Material provided.
::::

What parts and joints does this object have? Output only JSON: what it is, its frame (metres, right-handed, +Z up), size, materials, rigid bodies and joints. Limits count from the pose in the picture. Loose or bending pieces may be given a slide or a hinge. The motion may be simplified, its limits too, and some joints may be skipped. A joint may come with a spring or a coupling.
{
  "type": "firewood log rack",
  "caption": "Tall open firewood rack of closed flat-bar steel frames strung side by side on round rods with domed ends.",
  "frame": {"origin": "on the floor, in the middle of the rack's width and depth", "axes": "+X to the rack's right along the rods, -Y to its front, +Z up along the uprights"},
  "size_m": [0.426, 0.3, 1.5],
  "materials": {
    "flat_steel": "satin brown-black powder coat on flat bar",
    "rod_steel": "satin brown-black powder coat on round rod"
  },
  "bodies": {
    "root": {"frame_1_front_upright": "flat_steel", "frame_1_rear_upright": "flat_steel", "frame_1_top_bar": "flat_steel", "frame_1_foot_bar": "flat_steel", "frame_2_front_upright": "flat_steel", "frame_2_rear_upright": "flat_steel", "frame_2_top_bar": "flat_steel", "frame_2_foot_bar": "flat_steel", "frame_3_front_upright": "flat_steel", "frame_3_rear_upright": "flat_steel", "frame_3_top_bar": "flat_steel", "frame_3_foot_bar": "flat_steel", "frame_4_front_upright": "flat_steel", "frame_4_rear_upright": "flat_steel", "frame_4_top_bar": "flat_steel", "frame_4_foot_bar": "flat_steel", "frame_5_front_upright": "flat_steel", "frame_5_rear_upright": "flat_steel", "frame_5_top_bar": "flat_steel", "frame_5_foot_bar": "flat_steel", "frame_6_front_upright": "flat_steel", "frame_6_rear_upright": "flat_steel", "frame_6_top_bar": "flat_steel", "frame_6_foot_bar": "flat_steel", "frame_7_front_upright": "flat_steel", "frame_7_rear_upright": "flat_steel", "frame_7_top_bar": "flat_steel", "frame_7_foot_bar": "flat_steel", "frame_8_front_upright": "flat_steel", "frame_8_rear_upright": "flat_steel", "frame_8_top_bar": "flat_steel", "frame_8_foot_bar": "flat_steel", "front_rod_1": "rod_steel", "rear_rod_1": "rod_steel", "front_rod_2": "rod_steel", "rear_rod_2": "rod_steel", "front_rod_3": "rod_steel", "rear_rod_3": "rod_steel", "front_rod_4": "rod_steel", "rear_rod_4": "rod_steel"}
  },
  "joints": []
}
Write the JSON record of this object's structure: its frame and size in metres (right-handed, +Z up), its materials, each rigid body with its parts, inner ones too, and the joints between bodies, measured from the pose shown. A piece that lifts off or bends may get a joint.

::::

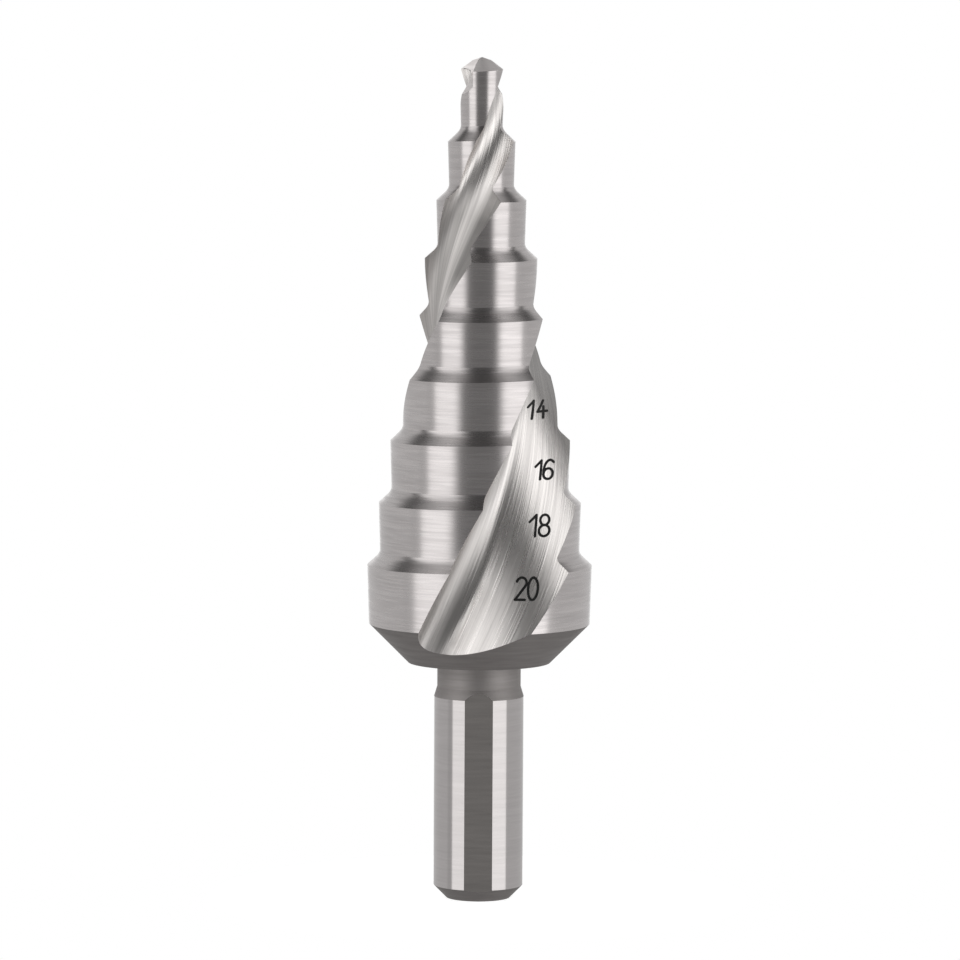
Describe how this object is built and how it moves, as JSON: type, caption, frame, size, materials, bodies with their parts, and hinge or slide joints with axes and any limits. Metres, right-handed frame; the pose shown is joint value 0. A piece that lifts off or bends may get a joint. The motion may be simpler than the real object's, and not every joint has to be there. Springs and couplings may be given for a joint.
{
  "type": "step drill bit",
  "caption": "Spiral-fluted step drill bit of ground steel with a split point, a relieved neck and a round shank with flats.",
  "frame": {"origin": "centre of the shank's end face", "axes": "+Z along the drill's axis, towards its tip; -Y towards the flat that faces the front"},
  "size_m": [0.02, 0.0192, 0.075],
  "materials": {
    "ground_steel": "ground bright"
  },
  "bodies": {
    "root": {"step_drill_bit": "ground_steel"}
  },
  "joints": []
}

::::

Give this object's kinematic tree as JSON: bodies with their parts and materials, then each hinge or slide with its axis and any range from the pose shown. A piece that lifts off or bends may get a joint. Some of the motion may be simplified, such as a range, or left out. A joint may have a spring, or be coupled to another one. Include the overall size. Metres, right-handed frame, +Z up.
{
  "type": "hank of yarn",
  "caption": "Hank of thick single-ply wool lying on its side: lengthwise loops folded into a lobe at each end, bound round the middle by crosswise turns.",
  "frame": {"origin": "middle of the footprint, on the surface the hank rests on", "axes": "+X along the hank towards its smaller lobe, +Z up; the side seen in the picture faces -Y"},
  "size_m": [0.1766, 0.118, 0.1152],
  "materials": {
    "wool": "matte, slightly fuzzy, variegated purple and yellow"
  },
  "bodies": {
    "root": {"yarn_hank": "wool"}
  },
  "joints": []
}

::::

What to produce.
Copy every line of the records above that holds the word "type".

Exercise solution.
  "type": "firewood log rack",
Describe how this object is built and how it moves, as JSON: type, caption, frame, size, materials, bodies with their parts, and hinge or slide joints with axes and any limits. Metres, right-handed frame; the pose shown is joint value 0. A piece that lifts off or bends may get a joint. The motion may be simpler than the real object's, and not every joint has to be there. Springs and couplings may be given for a joint.
  "type": "step drill bit",
  "type": "hank of yarn",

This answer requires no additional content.